→ **INSTRUCTIONS FOR THE TASK**:
Gather all lines containing the string "with" and copy them out.

RECORDS FOR PROCESSING start

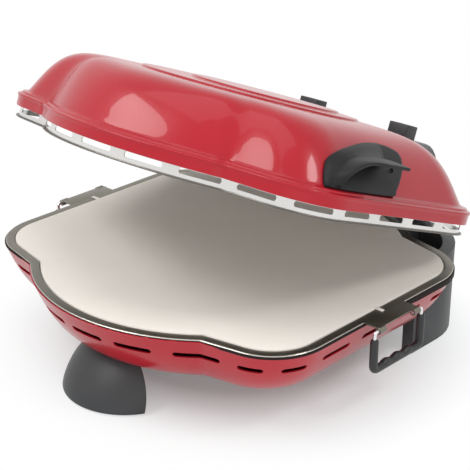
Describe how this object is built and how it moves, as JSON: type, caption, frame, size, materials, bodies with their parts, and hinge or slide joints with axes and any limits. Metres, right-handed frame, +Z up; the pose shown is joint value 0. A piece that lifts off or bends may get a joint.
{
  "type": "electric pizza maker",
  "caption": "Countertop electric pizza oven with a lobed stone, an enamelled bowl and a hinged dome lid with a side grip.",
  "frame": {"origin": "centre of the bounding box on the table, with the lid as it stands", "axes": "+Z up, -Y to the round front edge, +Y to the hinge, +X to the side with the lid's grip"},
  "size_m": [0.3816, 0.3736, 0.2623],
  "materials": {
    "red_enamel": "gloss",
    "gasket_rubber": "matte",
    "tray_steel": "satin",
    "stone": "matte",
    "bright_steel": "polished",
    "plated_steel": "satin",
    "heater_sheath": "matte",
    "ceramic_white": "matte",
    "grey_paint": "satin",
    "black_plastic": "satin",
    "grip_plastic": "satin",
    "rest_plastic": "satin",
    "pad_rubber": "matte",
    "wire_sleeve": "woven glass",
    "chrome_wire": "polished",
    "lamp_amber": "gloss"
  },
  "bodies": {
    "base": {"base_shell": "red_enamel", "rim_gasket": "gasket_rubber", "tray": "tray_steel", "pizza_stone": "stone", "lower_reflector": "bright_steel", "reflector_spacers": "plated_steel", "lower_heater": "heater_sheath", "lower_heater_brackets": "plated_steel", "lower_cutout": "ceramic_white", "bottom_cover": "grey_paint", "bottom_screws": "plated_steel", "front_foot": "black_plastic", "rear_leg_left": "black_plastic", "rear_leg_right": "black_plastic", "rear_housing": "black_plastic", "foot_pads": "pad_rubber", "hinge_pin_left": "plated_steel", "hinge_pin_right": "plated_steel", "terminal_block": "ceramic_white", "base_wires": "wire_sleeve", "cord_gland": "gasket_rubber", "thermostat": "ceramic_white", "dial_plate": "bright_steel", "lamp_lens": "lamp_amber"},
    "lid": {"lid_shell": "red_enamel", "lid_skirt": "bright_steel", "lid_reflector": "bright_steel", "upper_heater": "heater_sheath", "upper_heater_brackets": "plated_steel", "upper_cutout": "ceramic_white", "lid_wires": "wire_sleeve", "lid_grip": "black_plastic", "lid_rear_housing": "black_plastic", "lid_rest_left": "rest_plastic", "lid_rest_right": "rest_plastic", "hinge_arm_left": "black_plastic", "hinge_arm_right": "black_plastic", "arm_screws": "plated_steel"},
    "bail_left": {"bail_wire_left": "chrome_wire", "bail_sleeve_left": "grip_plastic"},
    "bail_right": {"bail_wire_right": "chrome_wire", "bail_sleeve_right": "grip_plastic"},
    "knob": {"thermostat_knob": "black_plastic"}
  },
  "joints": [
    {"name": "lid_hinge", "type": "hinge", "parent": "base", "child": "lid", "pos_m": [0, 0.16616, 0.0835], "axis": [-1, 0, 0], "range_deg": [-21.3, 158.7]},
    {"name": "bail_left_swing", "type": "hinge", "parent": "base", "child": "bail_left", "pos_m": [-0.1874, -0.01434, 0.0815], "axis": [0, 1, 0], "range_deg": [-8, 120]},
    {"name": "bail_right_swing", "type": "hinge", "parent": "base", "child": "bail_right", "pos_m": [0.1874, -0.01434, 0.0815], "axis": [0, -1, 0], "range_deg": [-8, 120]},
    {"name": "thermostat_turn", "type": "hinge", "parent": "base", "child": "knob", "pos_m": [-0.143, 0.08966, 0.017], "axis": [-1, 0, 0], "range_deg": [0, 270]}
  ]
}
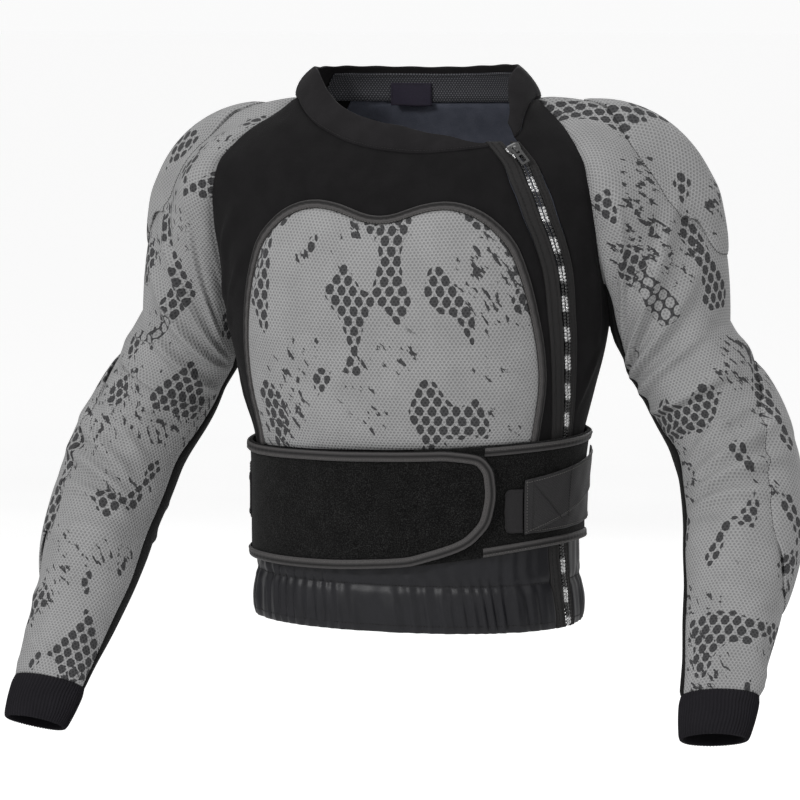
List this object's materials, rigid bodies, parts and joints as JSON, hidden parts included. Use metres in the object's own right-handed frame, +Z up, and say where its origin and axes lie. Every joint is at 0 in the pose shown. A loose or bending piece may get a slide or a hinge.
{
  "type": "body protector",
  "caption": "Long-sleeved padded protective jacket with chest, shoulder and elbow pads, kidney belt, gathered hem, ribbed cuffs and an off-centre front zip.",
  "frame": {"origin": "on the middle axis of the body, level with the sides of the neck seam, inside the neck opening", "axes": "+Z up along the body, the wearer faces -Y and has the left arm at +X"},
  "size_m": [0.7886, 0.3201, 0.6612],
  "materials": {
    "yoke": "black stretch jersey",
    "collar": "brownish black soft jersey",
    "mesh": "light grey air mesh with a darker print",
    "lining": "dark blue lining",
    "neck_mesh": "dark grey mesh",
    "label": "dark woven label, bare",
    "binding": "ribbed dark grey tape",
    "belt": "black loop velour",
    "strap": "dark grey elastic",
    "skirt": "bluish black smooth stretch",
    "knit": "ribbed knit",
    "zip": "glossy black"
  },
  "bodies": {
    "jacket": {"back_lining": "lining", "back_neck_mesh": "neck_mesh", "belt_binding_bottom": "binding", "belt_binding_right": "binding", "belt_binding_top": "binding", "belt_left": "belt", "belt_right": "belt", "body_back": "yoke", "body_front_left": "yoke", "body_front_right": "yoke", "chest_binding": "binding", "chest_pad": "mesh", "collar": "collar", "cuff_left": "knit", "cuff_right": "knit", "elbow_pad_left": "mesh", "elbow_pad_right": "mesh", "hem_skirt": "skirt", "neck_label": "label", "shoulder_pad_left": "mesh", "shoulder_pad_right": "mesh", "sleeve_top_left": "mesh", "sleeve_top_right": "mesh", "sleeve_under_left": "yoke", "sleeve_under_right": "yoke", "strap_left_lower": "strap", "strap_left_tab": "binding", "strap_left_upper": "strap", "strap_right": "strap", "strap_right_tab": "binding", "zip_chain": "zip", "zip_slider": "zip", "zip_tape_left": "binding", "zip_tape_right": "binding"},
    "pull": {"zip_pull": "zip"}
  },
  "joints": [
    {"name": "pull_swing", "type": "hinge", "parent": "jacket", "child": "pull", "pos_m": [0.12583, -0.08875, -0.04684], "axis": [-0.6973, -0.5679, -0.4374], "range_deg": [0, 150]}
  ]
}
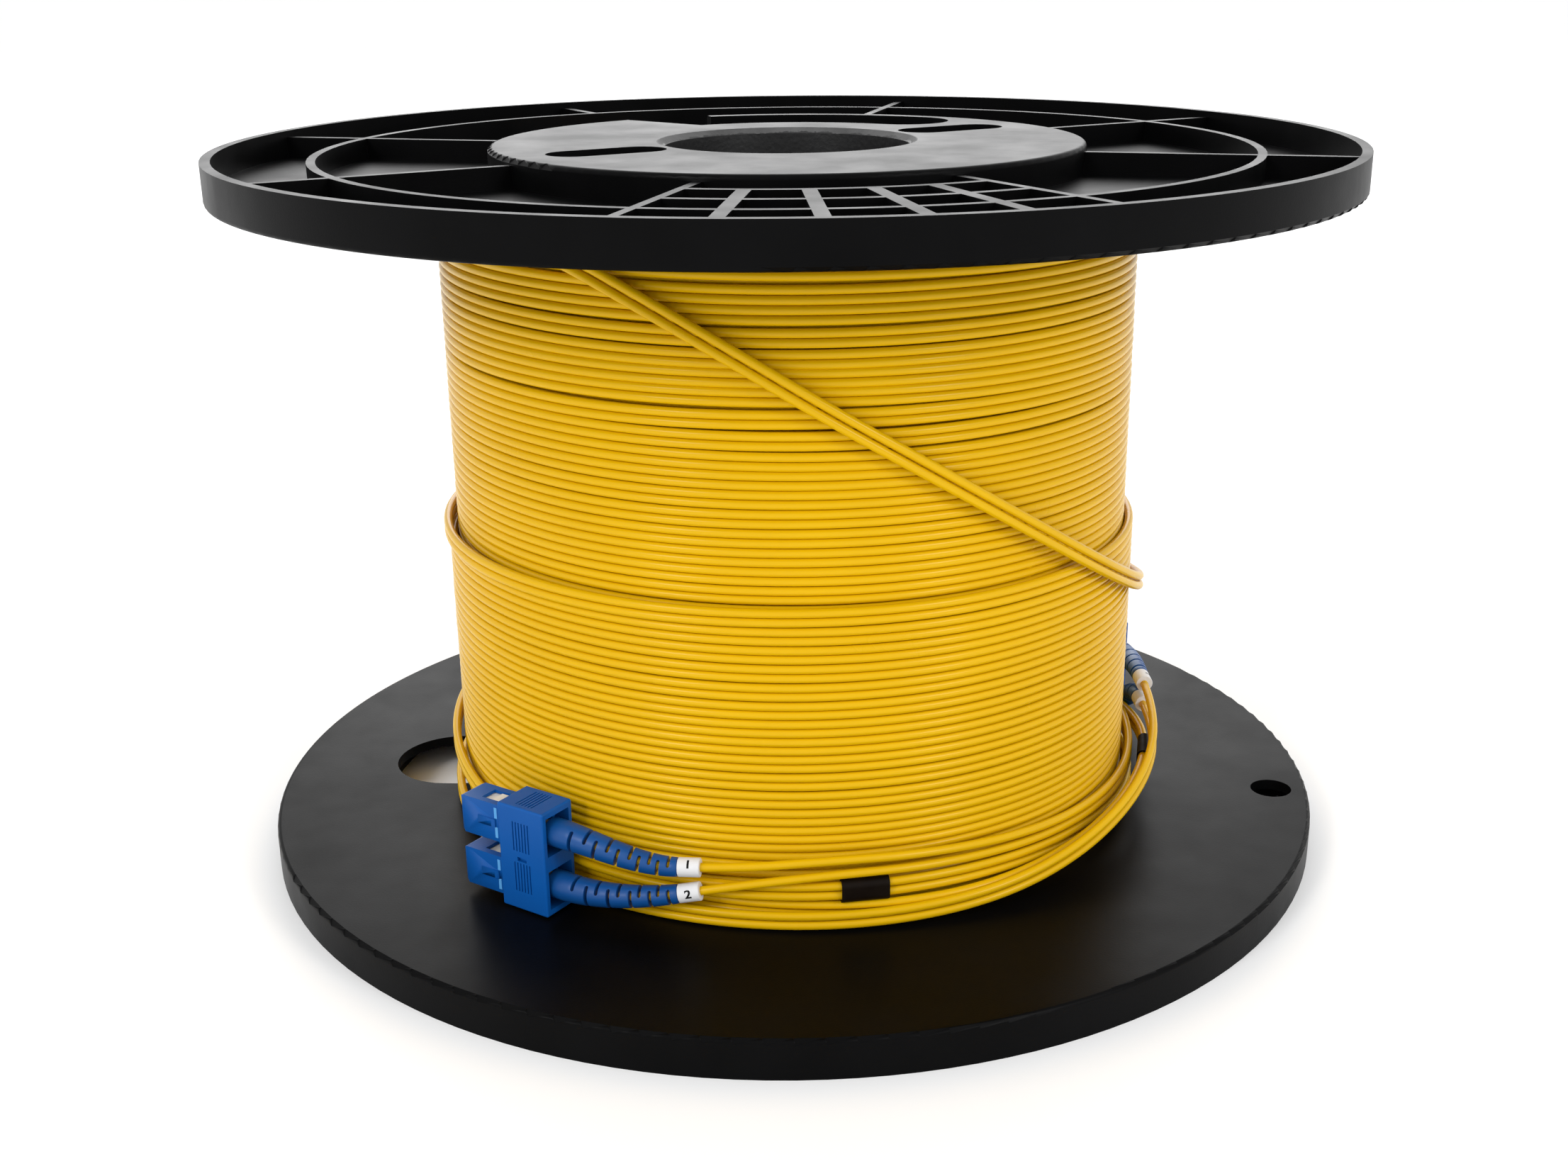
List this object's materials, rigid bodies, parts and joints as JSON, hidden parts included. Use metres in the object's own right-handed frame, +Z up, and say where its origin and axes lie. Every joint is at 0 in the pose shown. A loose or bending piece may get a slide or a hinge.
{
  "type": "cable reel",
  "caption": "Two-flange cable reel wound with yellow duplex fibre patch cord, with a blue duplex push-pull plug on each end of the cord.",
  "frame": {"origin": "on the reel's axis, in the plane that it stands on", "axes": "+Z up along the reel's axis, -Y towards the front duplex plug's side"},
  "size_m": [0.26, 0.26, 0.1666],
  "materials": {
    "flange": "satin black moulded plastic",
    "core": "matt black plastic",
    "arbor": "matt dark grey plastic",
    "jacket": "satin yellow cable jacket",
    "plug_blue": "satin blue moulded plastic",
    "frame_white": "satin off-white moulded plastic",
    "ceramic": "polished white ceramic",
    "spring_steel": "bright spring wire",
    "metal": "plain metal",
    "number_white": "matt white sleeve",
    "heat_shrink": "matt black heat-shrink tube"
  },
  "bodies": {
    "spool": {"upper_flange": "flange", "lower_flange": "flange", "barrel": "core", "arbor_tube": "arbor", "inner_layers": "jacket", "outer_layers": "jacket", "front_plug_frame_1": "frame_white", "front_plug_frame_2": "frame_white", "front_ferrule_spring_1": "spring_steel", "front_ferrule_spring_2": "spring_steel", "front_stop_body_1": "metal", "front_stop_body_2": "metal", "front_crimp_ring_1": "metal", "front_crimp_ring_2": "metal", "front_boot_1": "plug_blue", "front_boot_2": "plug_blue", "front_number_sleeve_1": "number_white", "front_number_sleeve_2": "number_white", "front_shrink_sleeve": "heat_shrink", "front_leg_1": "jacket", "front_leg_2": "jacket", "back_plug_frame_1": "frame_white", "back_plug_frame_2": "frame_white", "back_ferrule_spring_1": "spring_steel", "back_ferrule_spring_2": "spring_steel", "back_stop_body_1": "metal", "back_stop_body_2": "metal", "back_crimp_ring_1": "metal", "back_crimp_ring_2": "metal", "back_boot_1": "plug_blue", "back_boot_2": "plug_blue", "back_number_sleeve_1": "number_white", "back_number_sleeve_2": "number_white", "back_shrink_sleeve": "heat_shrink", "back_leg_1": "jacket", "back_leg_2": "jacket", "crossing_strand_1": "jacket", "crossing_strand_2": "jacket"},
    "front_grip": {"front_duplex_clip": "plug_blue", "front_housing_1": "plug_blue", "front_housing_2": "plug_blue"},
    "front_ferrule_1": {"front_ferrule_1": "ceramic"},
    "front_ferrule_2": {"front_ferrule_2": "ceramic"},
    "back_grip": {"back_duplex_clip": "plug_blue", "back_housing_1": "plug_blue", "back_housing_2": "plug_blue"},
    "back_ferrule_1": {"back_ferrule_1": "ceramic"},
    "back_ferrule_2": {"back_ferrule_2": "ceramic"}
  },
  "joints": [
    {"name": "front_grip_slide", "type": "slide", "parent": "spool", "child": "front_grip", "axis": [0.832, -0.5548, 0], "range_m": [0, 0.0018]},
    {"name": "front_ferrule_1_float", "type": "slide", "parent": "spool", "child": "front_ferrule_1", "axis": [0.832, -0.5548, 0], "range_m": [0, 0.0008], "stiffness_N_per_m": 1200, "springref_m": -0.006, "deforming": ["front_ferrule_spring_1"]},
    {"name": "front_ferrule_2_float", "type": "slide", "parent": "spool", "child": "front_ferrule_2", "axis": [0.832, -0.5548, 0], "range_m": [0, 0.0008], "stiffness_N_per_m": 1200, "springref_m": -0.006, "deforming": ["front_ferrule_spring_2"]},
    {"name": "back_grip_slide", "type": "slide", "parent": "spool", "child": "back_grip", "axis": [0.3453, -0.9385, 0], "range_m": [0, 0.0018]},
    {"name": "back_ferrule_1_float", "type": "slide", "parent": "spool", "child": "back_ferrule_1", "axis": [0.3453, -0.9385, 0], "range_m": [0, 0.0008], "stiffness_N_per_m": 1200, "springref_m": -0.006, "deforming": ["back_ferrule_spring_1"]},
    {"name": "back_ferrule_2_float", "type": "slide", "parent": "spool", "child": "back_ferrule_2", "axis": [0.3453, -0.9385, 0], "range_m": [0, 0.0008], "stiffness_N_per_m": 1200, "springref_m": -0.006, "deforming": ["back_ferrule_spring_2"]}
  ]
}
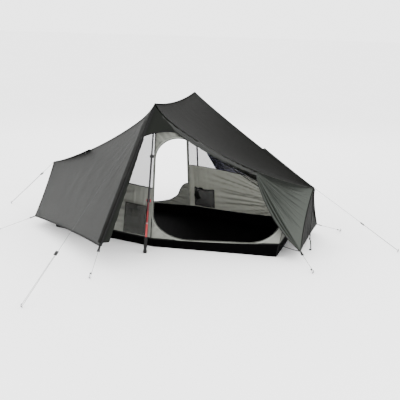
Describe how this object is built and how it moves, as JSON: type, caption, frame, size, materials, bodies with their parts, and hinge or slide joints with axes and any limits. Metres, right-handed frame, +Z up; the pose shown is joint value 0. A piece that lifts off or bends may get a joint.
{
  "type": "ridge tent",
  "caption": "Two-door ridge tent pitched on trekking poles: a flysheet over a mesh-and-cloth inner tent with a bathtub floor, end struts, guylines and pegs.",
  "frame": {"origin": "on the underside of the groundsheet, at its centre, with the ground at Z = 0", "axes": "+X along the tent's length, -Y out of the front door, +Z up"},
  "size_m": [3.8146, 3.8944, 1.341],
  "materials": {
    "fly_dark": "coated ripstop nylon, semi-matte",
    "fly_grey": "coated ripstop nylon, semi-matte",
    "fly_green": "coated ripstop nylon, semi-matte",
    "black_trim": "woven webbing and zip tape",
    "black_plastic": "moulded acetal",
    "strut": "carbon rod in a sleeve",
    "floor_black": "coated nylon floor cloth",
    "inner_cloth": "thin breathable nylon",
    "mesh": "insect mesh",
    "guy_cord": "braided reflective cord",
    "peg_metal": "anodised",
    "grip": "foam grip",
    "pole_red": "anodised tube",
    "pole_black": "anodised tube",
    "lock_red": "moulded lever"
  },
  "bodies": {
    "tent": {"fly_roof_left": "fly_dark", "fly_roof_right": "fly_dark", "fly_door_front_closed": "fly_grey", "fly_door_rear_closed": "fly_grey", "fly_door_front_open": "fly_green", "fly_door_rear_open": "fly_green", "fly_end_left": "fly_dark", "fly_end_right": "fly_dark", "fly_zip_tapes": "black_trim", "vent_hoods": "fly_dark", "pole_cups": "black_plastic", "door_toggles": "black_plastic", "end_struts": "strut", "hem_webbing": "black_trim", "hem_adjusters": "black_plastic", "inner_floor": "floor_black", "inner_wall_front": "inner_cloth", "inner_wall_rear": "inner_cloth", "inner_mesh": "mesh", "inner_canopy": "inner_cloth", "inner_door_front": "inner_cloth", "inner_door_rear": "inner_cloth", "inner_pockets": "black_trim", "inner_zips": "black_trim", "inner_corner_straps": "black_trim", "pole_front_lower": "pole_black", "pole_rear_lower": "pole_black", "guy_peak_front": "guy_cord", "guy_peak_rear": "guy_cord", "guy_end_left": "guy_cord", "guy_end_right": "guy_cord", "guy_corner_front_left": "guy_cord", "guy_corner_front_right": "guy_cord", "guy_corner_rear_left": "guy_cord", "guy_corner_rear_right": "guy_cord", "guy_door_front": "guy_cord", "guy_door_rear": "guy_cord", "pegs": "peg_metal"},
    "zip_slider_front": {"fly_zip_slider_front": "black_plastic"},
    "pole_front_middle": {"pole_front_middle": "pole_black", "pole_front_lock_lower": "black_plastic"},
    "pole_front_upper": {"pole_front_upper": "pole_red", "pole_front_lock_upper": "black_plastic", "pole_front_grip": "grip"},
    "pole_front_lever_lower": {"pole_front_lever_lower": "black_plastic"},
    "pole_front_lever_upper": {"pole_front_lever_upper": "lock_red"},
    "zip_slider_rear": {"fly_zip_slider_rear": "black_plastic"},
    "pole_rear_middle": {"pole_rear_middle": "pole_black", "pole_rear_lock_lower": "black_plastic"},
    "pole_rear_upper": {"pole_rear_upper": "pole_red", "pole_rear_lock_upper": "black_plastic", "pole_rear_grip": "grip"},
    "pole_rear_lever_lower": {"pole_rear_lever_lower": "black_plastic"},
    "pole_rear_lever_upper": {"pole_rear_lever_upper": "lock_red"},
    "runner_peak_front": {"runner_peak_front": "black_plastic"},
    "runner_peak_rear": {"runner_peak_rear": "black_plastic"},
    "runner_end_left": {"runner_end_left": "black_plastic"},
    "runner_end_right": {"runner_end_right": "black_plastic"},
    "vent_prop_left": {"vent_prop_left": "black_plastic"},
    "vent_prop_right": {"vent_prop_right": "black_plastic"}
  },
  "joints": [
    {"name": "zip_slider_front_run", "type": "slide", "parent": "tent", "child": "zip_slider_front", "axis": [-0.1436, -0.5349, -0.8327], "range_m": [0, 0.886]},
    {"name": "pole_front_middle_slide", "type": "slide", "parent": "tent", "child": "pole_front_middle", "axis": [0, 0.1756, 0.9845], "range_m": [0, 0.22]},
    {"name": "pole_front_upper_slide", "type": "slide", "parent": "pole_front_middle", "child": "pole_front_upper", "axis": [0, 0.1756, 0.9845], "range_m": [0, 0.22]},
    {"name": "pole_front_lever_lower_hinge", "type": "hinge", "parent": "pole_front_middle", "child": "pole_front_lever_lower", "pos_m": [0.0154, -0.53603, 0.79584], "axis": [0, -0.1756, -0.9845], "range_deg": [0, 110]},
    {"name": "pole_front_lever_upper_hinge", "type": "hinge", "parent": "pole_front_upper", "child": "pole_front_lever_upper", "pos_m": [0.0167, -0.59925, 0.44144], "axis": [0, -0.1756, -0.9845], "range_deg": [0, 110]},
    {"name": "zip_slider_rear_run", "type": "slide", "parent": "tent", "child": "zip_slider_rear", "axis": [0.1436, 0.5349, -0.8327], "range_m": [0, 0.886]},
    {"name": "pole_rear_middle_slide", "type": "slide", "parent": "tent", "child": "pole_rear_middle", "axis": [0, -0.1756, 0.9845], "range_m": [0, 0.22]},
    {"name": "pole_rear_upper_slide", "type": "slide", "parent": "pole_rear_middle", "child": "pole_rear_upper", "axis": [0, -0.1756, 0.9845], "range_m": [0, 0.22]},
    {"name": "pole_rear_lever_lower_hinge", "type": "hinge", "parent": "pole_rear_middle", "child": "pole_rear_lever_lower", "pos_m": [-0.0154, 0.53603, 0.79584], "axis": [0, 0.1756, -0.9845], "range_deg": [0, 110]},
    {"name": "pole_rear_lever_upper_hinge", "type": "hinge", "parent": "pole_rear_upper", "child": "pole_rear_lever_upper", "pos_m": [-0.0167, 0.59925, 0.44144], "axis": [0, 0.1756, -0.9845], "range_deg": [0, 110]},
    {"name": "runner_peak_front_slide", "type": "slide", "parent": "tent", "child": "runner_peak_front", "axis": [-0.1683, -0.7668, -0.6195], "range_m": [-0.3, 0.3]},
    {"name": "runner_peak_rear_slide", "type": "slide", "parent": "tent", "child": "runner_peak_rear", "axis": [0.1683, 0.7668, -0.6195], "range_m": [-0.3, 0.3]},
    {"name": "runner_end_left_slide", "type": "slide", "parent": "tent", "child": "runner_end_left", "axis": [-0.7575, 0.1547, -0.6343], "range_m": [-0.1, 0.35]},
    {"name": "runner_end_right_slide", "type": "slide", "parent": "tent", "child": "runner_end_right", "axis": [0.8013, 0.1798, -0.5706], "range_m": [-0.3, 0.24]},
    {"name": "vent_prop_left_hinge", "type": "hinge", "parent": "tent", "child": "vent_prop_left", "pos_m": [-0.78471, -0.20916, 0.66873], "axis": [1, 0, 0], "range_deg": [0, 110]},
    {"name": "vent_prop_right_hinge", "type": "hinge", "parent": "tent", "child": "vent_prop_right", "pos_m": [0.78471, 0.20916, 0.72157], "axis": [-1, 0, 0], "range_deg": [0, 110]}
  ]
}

RECORDS FOR PROCESSING end

→ **ANSWER FOR THIS EXERCISE**:
Describe how this object is built and how it moves, as JSON: type, caption, frame, size, materials, bodies with their parts, and hinge or slide joints with axes and any limits. Metres, right-handed frame, +Z up; the pose shown is joint value 0. A piece that lifts off or bends may get a joint.
  "caption": "Countertop electric pizza oven with a lobed stone, an enamelled bowl and a hinged dome lid with a side grip.",
  "frame": {"origin": "centre of the bounding box on the table, with the lid as it stands", "axes": "+Z up, -Y to the round front edge, +Y to the hinge, +X to the side with the lid's grip"},
  "caption": "Long-sleeved padded protective jacket with chest, shoulder and elbow pads, kidney belt, gathered hem, ribbed cuffs and an off-centre front zip.",
  "frame": {"origin": "on the middle axis of the body, level with the sides of the neck seam, inside the neck opening", "axes": "+Z up along the body, the wearer faces -Y and has the left arm at +X"},
    "mesh": "light grey air mesh with a darker print",
  "caption": "Two-flange cable reel wound with yellow duplex fibre patch cord, with a blue duplex push-pull plug on each end of the cord.",
Describe how this object is built and how it moves, as JSON: type, caption, frame, size, materials, bodies with their parts, and hinge or slide joints with axes and any limits. Metres, right-handed frame, +Z up; the pose shown is joint value 0. A piece that lifts off or bends may get a joint.
  "caption": "Two-door ridge tent pitched on trekking poles: a flysheet over a mesh-and-cloth inner tent with a bathtub floor, end struts, guylines and pegs.",
  "frame": {"origin": "on the underside of the groundsheet, at its centre, with the ground at Z = 0", "axes": "+X along the tent's length, -Y out of the front door, +Z up"},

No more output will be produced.